┌────────
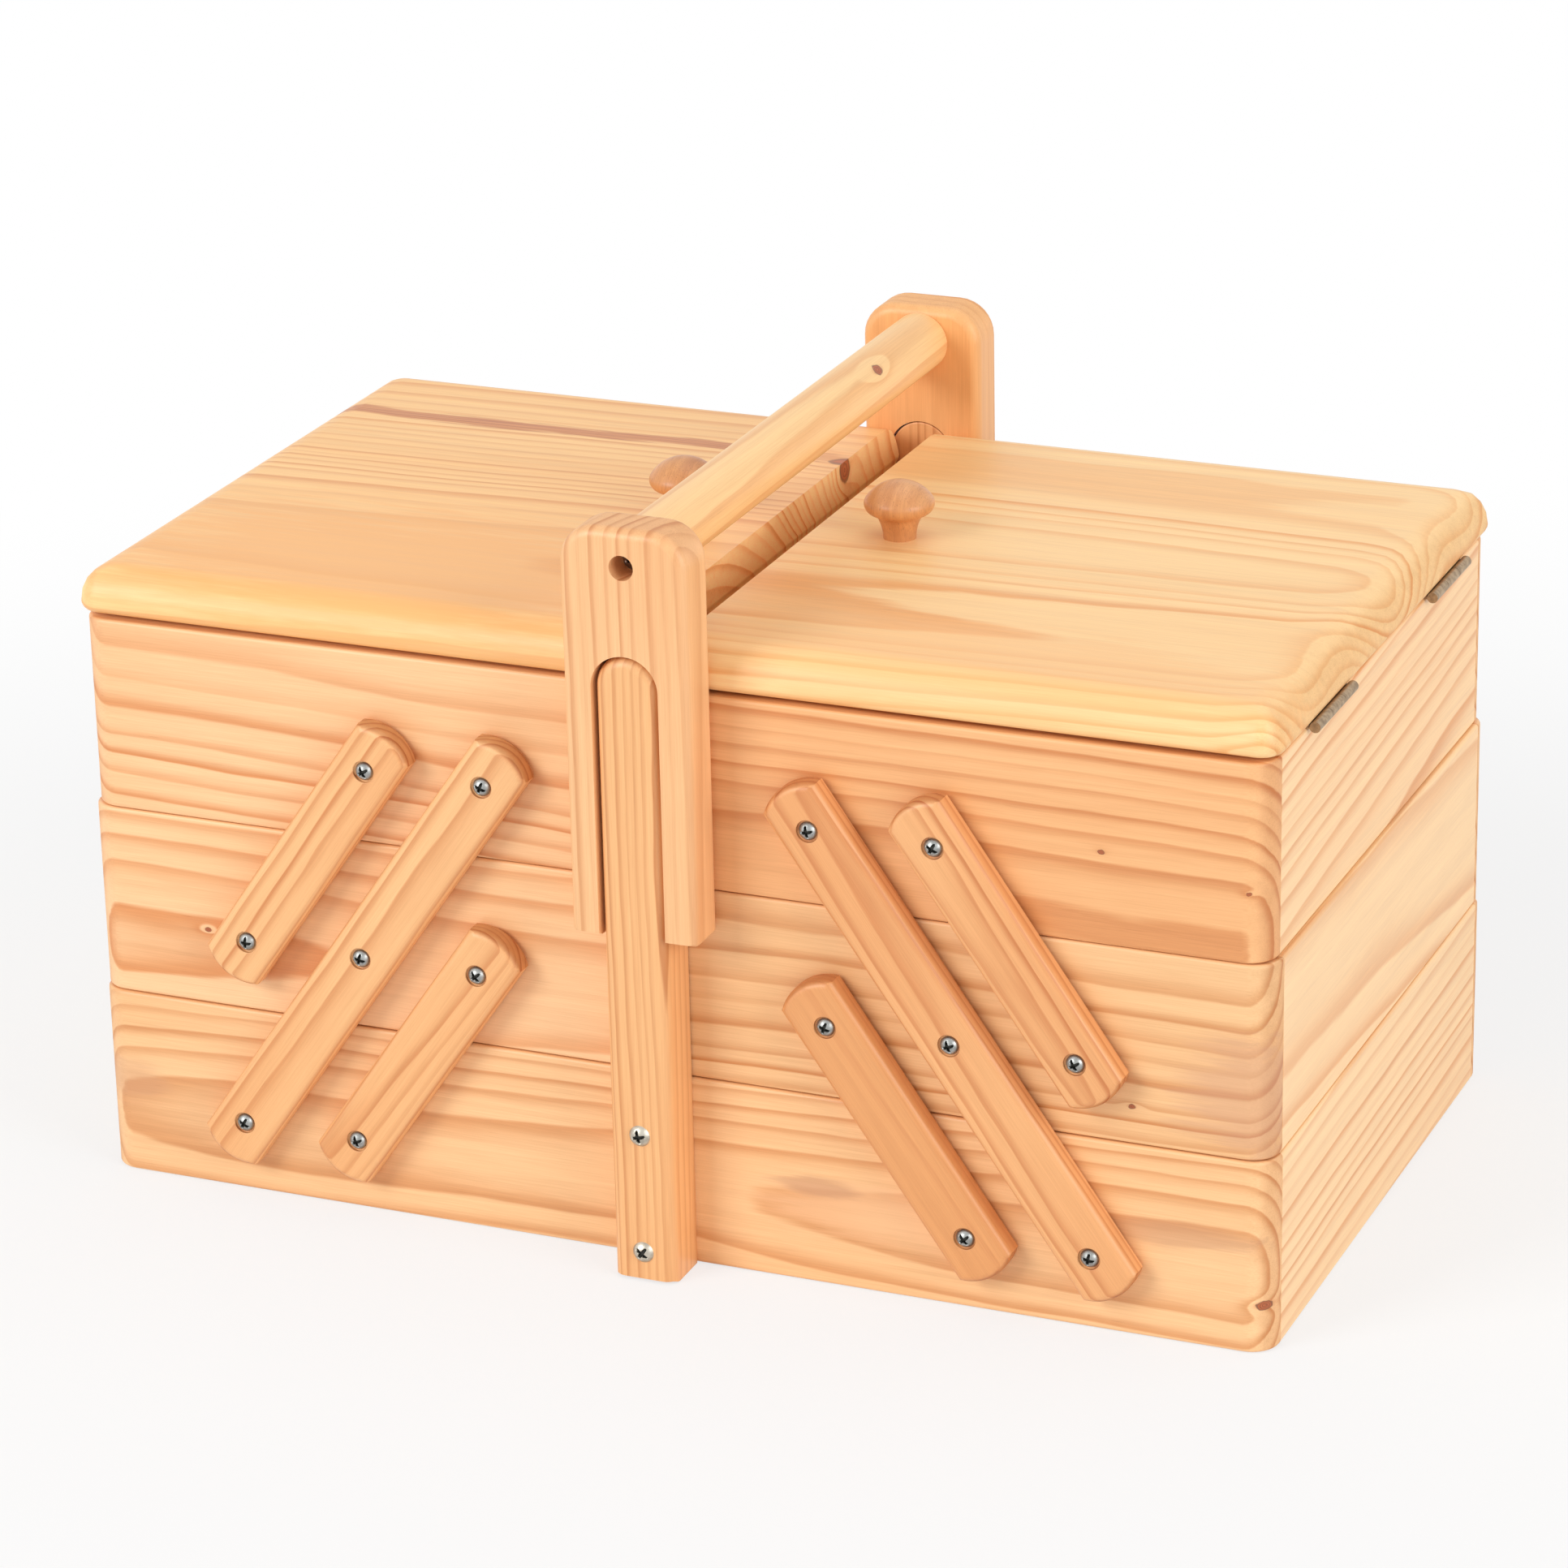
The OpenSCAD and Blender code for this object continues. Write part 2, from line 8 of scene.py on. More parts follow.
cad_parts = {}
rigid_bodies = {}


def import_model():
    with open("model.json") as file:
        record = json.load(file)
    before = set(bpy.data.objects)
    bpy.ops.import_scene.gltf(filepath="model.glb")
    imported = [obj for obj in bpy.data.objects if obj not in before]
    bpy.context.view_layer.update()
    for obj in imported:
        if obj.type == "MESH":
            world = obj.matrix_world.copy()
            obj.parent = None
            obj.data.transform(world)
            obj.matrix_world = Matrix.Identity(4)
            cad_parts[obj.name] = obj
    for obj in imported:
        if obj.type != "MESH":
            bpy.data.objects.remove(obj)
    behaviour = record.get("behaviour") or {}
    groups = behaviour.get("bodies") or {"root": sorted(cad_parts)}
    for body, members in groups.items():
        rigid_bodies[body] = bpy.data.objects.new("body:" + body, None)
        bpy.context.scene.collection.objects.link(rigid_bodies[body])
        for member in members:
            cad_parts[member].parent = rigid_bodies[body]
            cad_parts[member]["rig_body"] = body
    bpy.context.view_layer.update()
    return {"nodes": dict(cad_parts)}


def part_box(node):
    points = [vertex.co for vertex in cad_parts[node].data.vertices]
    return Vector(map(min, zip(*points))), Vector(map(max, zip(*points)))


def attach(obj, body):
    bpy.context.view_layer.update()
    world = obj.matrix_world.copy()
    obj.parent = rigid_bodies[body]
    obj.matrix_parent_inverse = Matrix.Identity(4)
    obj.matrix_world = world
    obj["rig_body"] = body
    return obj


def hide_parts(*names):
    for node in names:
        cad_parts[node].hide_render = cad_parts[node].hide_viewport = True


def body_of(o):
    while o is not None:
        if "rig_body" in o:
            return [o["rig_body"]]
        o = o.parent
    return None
└────────
**The exercise**
Repeat the preceding lines exactly, please, every one of them.

**The output**
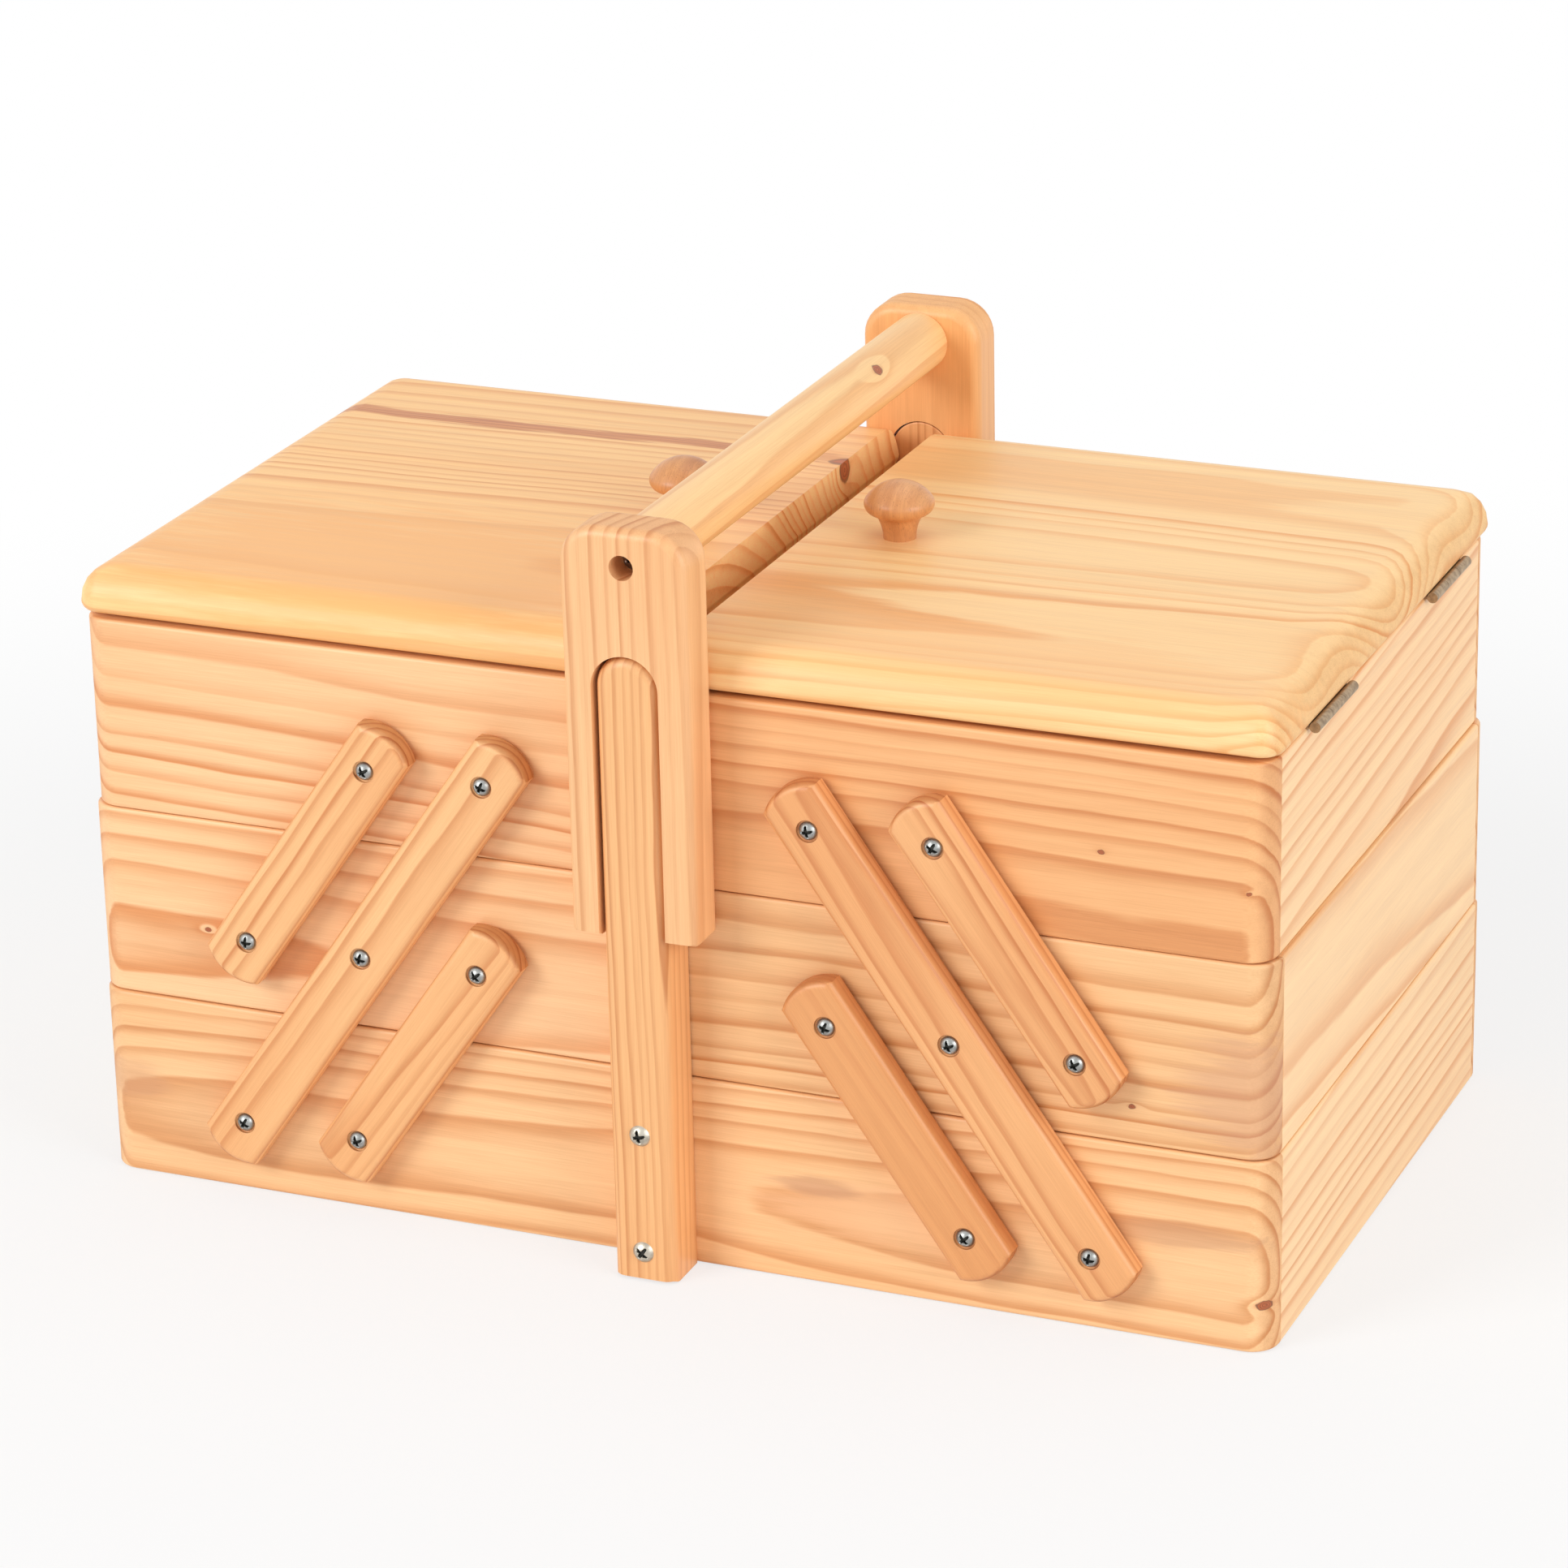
The OpenSCAD and Blender code for this object continues. Write part 2, from line 8 of scene.py on. More parts follow.
cad_parts = {}
rigid_bodies = {}


def import_model():
    with open("model.json") as file:
        record = json.load(file)
    before = set(bpy.data.objects)
    bpy.ops.import_scene.gltf(filepath="model.glb")
    imported = [obj for obj in bpy.data.objects if obj not in before]
    bpy.context.view_layer.update()
    for obj in imported:
        if obj.type == "MESH":
            world = obj.matrix_world.copy()
            obj.parent = None
            obj.data.transform(world)
            obj.matrix_world = Matrix.Identity(4)
            cad_parts[obj.name] = obj
    for obj in imported:
        if obj.type != "MESH":
            bpy.data.objects.remove(obj)
    behaviour = record.get("behaviour") or {}
    groups = behaviour.get("bodies") or {"root": sorted(cad_parts)}
    for body, members in groups.items():
        rigid_bodies[body] = bpy.data.objects.new("body:" + body, None)
        bpy.context.scene.collection.objects.link(rigid_bodies[body])
        for member in members:
            cad_parts[member].parent = rigid_bodies[body]
            cad_parts[member]["rig_body"] = body
    bpy.context.view_layer.update()
    return {"nodes": dict(cad_parts)}


def part_box(node):
    points = [vertex.co for vertex in cad_parts[node].data.vertices]
    return Vector(map(min, zip(*points))), Vector(map(max, zip(*points)))


def attach(obj, body):
    bpy.context.view_layer.update()
    world = obj.matrix_world.copy()
    obj.parent = rigid_bodies[body]
    obj.matrix_parent_inverse = Matrix.Identity(4)
    obj.matrix_world = world
    obj["rig_body"] = body
    return obj


def hide_parts(*names):
    for node in names:
        cad_parts[node].hide_render = cad_parts[node].hide_viewport = True


def body_of(o):
    while o is not None:
        if "rig_body" in o:
            return [o["rig_body"]]
        o = o.parent
    return None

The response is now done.